Perhaps a more challenging question is: why is this not 100%?

Psychological research shows customers find it easier to entrust “intimate matters” such as finances to a non-judgmental computer.

I think most people, and over time all people, will trust computers to do the admin for mortgages, checking databases, removing repetitive tasks, solving complex product selection queries.

But for the actual decision… it turns out, people find it hard it to trust machines with making important life decisions.

 

Humans more reassuring than machines

What sets humans apart from other animals is our ability to emotionally connect with each other; to show empathy and sympathy with others’ situations.

A human connection is more comforting, more reassuring and more supportive, than a machine.

Of course mortgage brokers have always understood this, and are there for customers to understand, discuss and help in whatever way they could, often face-to-face or over the phone.

And that’s an excellent thing.

What is interesting is that more and more people are moving their needs to emotionally connect with one another, online.

Social media today is much more than just public newsfeeds.

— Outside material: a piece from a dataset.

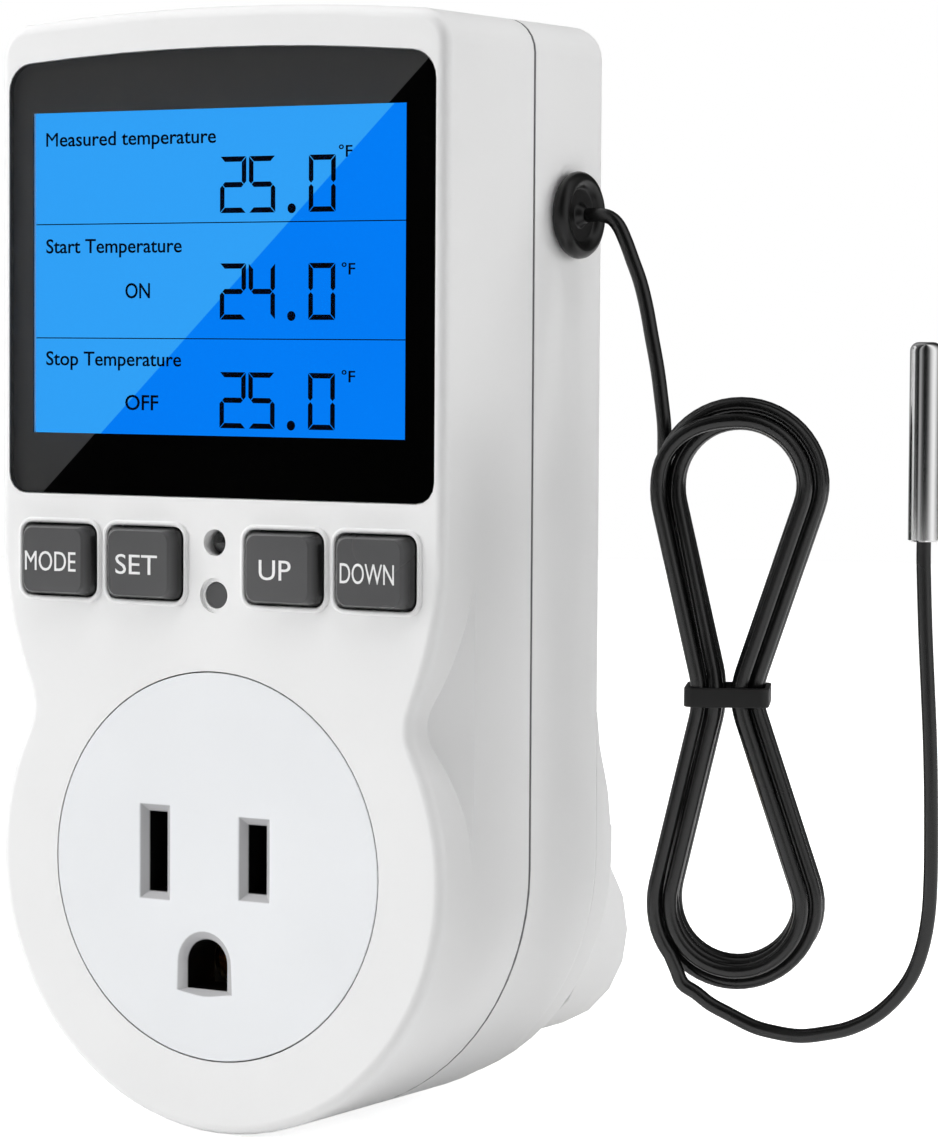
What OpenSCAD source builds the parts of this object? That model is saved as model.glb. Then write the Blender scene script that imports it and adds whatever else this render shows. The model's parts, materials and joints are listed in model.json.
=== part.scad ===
// Plug-in temperature controller: a display and keys over a socket, a plug behind, a probe on a cord.
// Modules give places as x across, depth behind the front face, and height over the socket's axis.

/* [Housing] */
// Width of the housing, also the diameter of its round lower end
body_w = 56.5; // [56:0.5:62]
// Height of the crown's middle above the axis of the socket
crown_z = 89.6; // [89:0.2:98]
// Radius of the gently arched top edge
crown_r = 300; // [200:10:500]
// Radius of the two upper corners
corner_r = 3.6; // [2.8:0.2:5]
// Depth of the front shell, back to the seam
front_d = 17; // [16:0.5:19]
// Depth of the upper part of the rear shell
rear_d = 15.2; // [15:0.2:20]
// How far the lower part of the rear shell swells out behind
swell_d = 3.6; // [2.8:0.2:6]
// Thickness of the shell walls
wall = 2.2; // [1.9:0.1:2.4]
// Rounding of the front edge
edge_r = 1.2; // [0.6:0.1:1.2]
// Rounding of the rear edge
rear_edge_r = 1.6; // [1:0.1:2]
// Width and depth of the fine groove at the seam
seam_gap = 0.3; // [0.1:0.05:0.5]

/* [Waist] */
// Radius of the flanks that curve in towards the waist
flank_r = 39; // [36:1:50]
// Height above the socket's axis at which the flanks begin
flank_z = 34; // [32:0.5:35]
// Radius of the hollow between flank and round end
valley_r = 5.5; // [4:0.5:8]
// Depth from the front at which the scoop runs out on the side
scoop_d = 6; // [5:0.25:7]
// Angle of the scoop's slanted floor to the front face
scoop_angle = 36; // [30:1:42]

/* [Display] */
// Distance from the glossy window's sides to the housing's sides
lens_side = 1.25; // [1.25:0.05:1.75]
// Height of the window's lower edge above the socket's axis
lens_low_z = 38.6; // [38:0.2:39.6]
// Distance from the window's top edge to the crown
lens_margin = 4.2; // [3.8:0.2:5]
// Radius of the window's upper corners
lens_top_r = 3; // [2:0.2:4]
// Radius of the window's lower corners
lens_low_r = 2.2; // [1:0.2:3]
// Thickness of the clear window plate
lens_t = 1.2; // [1:0.1:1.3]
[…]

It is moving into direct, private and deeply personal communications.

Facebook messenger now has over 1 billion active users every month, and in five years’ time, experts predict that most social media interaction will be invisible.

Known as Dark Social because we can’t see it, the majority of our communications with each other will take place in private chats on whatsapp, facebook and other platforms.

It also won’t be confined to individuals, Facebook founder Mark Zuckerberg last year said “we think you should message a business, just the way you would message a friend.”

He then opened up Messenger to chat based apps from news-services, online retailers and even airlines, which connect you to human experts via his platform to help you make your purchase.

 

Mortgage applicants prefer live chat

This trend towards private message is something we’ve seen through our customers’ use of our live web chat – more than 90% say they prefer using live chat compared to the phone to complete their mortgage application.

It is more convenient, it is done in their own time, they can scroll up and re-read the last conversation and all the information stays in that one message thread.

The message style is informative, helpful and, dare we say it, maybe even like messaging a friend.

Machines can sort the data; matching people to products, but they’ll never be as effective as humans at the personal touch.

This duality is something we explain in Habito’s TV advert and we believe that we’ve found the best combination of humans and machines, to tackle the inefficiencies in the mortgage industry while keeping the conversation.

But how and where that conversation is happening in five years’ time may be very different to today.